The secondary overflow was collected in a stainless steel batch can and mixed well before use. Each 250 ml Nalgene bottle was filled with 200 ml of overflow and placed in the water bath (60° C.) before testing. In each test, one bottle was removed from the bath and shaken for 30 s. Then a certain amount of sample polymer flocculants (Product A and Product B) was added sequentially to the bottle as indicated in Table 3. After 60 s of shaking, the slurry was poured into a 250 ml cylinder which was placed in a water bath (60° C.). After 3 minutes of settling, 60 ml of supernatant was sampled from the top of the cylinder using a 60 ml syringe and filtered through the vacuum filtration system using pre-weighed filter paper. The filter paper was then dried in the oven at 100° C. overnight. The final weight of filter papers was collected the next day and converted to the solids in the overflow.

TABLE 4
Effect of addition sequence of Product A and Product B on
their flocculation efficiency (60° C., 3 minutes settling)
				overflow	%
	Product	ppm A	ppm B	solids (g/L)	Reduction
	A/B	0.700	1.500	4.30	78.67
	A/B	1.050	2.250	4.52	77.60
	A/B	1.400	3.000	3.55	82.39
	B/A	0.700	1.500	4.87	75.86
	B/A	1.050	2.250	5.38	73.30
	B/A	1.400	3.000	4.65	76.94

EXAMPLE 5

Focused beam reflectance measurement (FBRM) was conducted to monitor the aggregate size of the aluminum trihydrate floccule (proportional to the chord length) in the secondary overflow mentioned in Example 4. From the results shown in Table 5, the mean chord length of the overflow solids increased as product A was added followed by product B. This indicates that the combination of A and B do act as a more effective flocculant than A alone.

TABLE 5
Change of hydrate chord length with addition of synthetic
polymers following Product A (secondary overflow, 60° C.)
				delta chord
				length,
	Product	ppm A	ppm B	microns
	A	0.175	0.00	0.931
	A/B	0.175	0.375	2.045
	A	0.35	0.00	1.381
	A/B	0.35	0.75	3.261
	A	0.70	0.00	2.032
	A/B	0.70	1.50	2.416

The foregoing may be better understood by reference to the following examples, which are intended to illustrate methods for carrying out the invention and are not intended to limit the scope of the invention.

It should be understood that various changes and modifications to the presently preferred embodiments described herein will be apparent to those skilled in the art. Such changes and modifications can be made without departing from the spirit and scope of the invention and without diminishing its intended advantages. It is therefore intended that such changes and modifications be covered by the appended claims.

Claims

1. A process for extracting alumina trihydrate comprising: the digestion of pretreated bauxite ore in an alkaline liquor to produce a slurry of red mud solids and aluminate in suspension in the alkaline liquor then decanting the red mud solids from the alkaline liquor suspension to produce the decanting liquor; the passing of said decanting liquor through security filtration to remove all solids, precipitation and produce a slurry containing alumina trihydrate solids which then are settled with the addition of a flocculent and a water continuous polymer producing trihydrate that is put through the calcination process to produce purified alumina or used as seed for the precipitation process.

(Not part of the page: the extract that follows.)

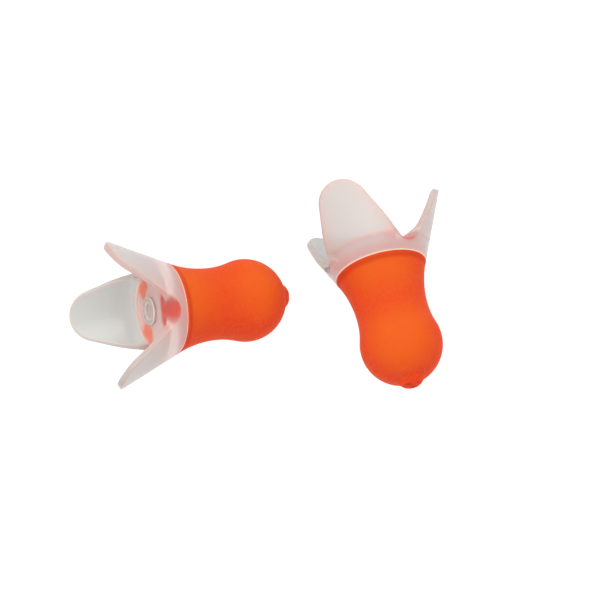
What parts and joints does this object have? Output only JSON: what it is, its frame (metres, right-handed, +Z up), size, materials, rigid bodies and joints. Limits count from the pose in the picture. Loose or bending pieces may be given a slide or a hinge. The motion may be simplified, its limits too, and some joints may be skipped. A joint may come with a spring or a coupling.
{
  "type": "push-to-fit foam ear plugs",
  "caption": "Push-to-fit ear plugs: gourd-shaped soft foam pods on clear flared petal grips with a central stem, lying loose side by side on a flat surface.",
  "frame": {"origin": "centre of the pair's footprint, on the flat surface that both plugs lie on", "axes": "+X along the pair's longest extent, from the left plug's petals towards the right plug; +Y towards the right plug's petals; +Z up, off the surface"},
  "size_m": [0.0564, 0.0368, 0.0238],
  "materials": {
    "foam": "matte",
    "clear_elastomer": "satin",
    "clear_stem": "gloss"
  },
  "bodies": {
    "left_plug": {"left_foam_pod": "foam", "left_petal_grip": "clear_elastomer", "left_stem": "clear_stem"},
    "right_plug": {"right_foam_pod": "foam", "right_petal_grip": "clear_elastomer", "right_stem": "clear_stem"}
  },
  "joints": [
    {"name": "right_plug_lift", "type": "slide", "parent": "left_plug", "child": "right_plug", "axis": [0, 0, 1], "range_m": [0, 0.03]}
  ]
}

2. The process of claim 1 wherein the flocculant is a polysaccharide.

3. The process of claim 2 wherein the polysaccharide is dextran.

4. The process of claim 1 wherein 0.2 to 10 ppm actives of the water continuous polymer is added to the trihydrate classification.

5. The process of claim 4 wherein 0.1 to 5 ppm actives of the flocculant is added to the trihydrate classification.

6. The process of claim 1 wherein 0.7 to 5 ppm actives of the water continuous polymer is added to the trihydrate classification.

7. The process of claim 6 wherein 0.3 to 3 ppm actives of the flocculant is added to the trihydrate classification.

8. The process of claim 1 wherein the flocculant and the water continuous polymer are added sequentially.

9. The process of claim 8 wherein the flocculant is added first and followed by the addition of the water continuous polymer.

10. The process of claim 8 wherein the water continuous polymer is added first and followed by the addition of the flocculant.